Wallack: I think it’s hard to say. I think we probably have duplication of some services where ideally we wouldn’t. But on the other hand, there are core services, things like access to emergency rooms, being able to have a baby, and perhaps certain kinds of surgery that most Vermonters want to make sure they have close by. So, you might not be talking about closing facilities necessarily given the rural nature of our state, but you might be talking about deploying the facilities in different ways. We’ve already been seeing some of this happen (at) Grace Cottage, which is kind of an extreme example because they’re so small, but they no longer essentially are an in-patient hospital. They’re much more like a clinic with a couple of beds for people who need palliative care. The array of services they provide is different today than is was 20 years ago. More facilities may go in that direction. Fletcher Allen and Central Vermont Hospital have been working together to make sure their stroke patients get triaged better so that the ones who are uncomplicated stay at Central Vermont and the complicated ones get transferred quickly to Fletcher Allen. And in the long run that’s going to allow for efficiencies at both ends I think in terms of the kind of physical plant and human resources that they need to have to take care of those patients.

 

Q: Many Vermonters go to Dartmouth-Hitchcock in Hanover, N.H., for treatment. Is that figured into the state’s health care calculations?

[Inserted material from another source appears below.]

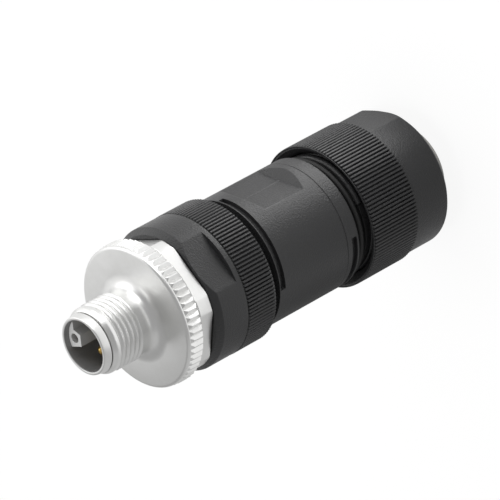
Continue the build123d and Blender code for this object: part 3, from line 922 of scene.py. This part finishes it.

Wallack: They’ve been very active in working with us. About 40 percent of their admissions come from Vermont so anything we do has to include them. And frankly, they’re pretty innovative thinkers, so we’re glad to have them involved in our efforts.

 

Q: The GMCB issued a recent report that found the number of uninsured in the state fell to 6.8 percent to 42,760 individuals. Any surprises there and does that change the equation in terms of reducing health care costs or providing insurance in the future?

Wallack: Not really because whether people are insured or not insured, the costs are too high. And so addressing that underlying health care cost trend is really imperative. It’s made more acute as we have more people who are paying the entire bill out of pocket. Certainly that increases the urgency but if we were at 98 percent of the population insured we would still have a incredibly strong impetus to work on changing our health care delivery system because it’s unaffordable.

 

Q: Dental insurance is not included in the insurance exchange that will be rolled out next year. I take it because of the added cost. Any regrets in not including it?

Wallack: The issue is a little more complicated than came across in most of the reports. The issue is if the state mandates that’s something is in these state exchange benefit plans that goes beyond the federal level of mandates, then the state has to pay the entire cost of that, not the people who purchase the coverage but the state itself. So the cost of the dental coverage was estimated to be as high as $80 million (a year). The majority of the board felt like it was not appropriate for us to mandate that cost on the state and the taxpayers at this point in time. On the other hand, we’re very cognizant of the fact that dental health is a piece of overall health. So as we look at how can we improve on the system in the future, looking at ways to efficiently and effectively incorporate dental health in the coverage that’s provided to everybody, is important to us. Actually, following up on our decision to not include that in the exchange benefits, we commissioned research to get a better handle on what the costs of dental care are, how it’s being provided now, and what the options would be for approaches to providing dental care for all Vermonters.